Assigned Mon Mar 23, due Thu Apr 2 (any time)
Please do not submit homework by email. Submit a hard copy
to me in person or leave it under my office door later, but not
in my mailbox.
Ground rules for homework: you can get help from any source (friends,
relatives, books, the web) but you must acknowledge the source
in your submission. This does not mean that the homework can be
done by groups of students. You must do your own homework, but you can
get help from other sources when you need it. You may not copy
another student's homework solution or another student's computer program.
Generally, homework will not be accepted late unless there is a good reason!
Gradient and Newton Methods
Turn in Matlab code listings as well as answers to the questions above.
Make sure that your codes have plenty of comments explaining what they do.
If anything is not clear, don't hesitate to contact me by email or by
dropping by my office.
- Write a Matlab function to implement the Gradient Method (equivalently,
Steepest Descent in the 2-norm). The first line should be
function [x,f,iters] = gradmeth(fun, x0, tol, maxit), as in the
The first input parameter fun is an "anonymous function", which means
that calls to fun inside gradmeth will actually be to some
function whose name is unknown until gradmeth is called.
This is the function that gradmeth is supposed to minimize.
The second input parameter is the starting point, the third is the
tolerance on the norm of the gradient and the fourth is the max number of
iterations to be allowed. The gradmeth code should include the backtracking
line search described on p.464. You can use two nested while loops
(the outer one for the main iteration, the inner one for the backtracking
line search), or you can code the backtracking line search in a separate
function, since we will also need it for Newton's method below. Use &alpha=1/4, &beta=1/2.
Test my template on the simple quadratic function coded
in quad.m by calling the script example.m
and make sure you understand how all this works before replacing the dummy code
in the template by your own code. (If you are using Matlab 6 or earlier, or
a clone that does not support anonymous functions, you can achieve the same
effect with a little more trouble using feval.)
- Suppose you run your code for 1000 iterations. Let p* denote the
minimum value of fun. By what factor
does the theory that we discussed last lecture (see Section 9.3)
predict that the ratio (fun(x)-p*)/(fun(x0)-p*) will be reduced,
in terms of m and M, the smallest and largest eigenvalues
of the Hessian of fun? How does this compare with what the code
actually computes? You can compute the eigenvalues of the Hessian
by eig(A), and the minimal value p* from evaluating fun
at the exact minimizer -A\b. (Type "help mldivide" at the Matlab
prompt if you are not familiar with the crucial "matrix left divide"
- Write another function newtmeth that implements Newton's method in
the same way. Now the function to be minimized must return a third output
argument, the Hessian H. The Newton code must solve a system of
linear equations, which could be done using "\", or "inv", but chol
(Cholesky factorization) is far preferable, as it exploits the symmetry
and positive definiteness of H. Follow the factorization with
two triangular solves using "\" (the implementation of "\" checks whether
the left-hand side is triangular, or even a permuted triangular matrix,
and exploits this with a solve that is only O(n^2) work). Newton's method
minimizes a quadratic function in one step, so, once your code appears
to be working, apply it to the problem in Exercise 9.30 (page 519).

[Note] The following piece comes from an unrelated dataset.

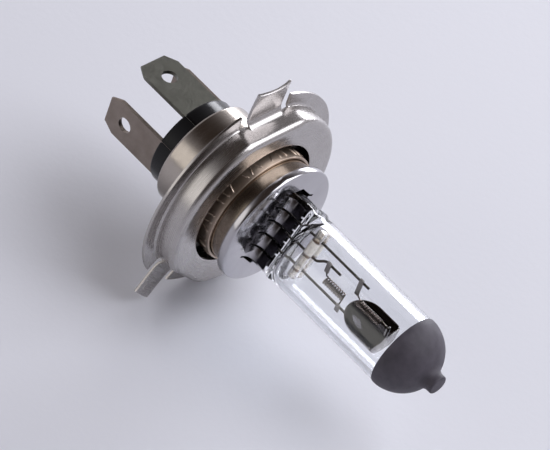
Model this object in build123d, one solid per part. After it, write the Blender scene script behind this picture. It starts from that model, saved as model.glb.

(Ignore the instructions in part (a) and (b)). Although in principle
writing the code for computing g and H is straightforward,
in practice it is easy to get this wrong. Therefore, check your
derivative formulas against explicit finite difference quotients
(of the function for g, of the gradient for H) before proceeding.
The size of the difference should be in the range 1e-6 to 1e-8; if
you make it too small, rounding errors will make the finite difference
quotients meaningless. For the data defining the problem,
set n to 100, m to 50, and
the vectors ai as the columns of the matrix saved
in Adata.mat (type load Adata at the
prompt). (Note the two different meanings of m in this homework!)
- Using x0=0, how many iterations of Newton's method are required to
minimize this function to approximately the limits of the machine precision
(say what you mean by this). How does this compare with the
upper bound on the number of Newton iterations from the classical
Newton theory that we discussed last week? You can estimate m and M
by computing them using eig at x0, at the minimizer, and perhaps
at some other points, and you know p* after successfully minimizing
the function. How about the upper bound given by the self-concordance
theory that we will discuss in class today?
- Using semilogy, plot the norm of the gradient and the Newton
decrement as functions of the iteration count (add output arguments
to newtmeth returning these quantities as vectors so you don't
need to plot inside newtmeth). Use legend, title,
xlabel, ylabel to label the plot nicely.
Do you observe quadratic convergence?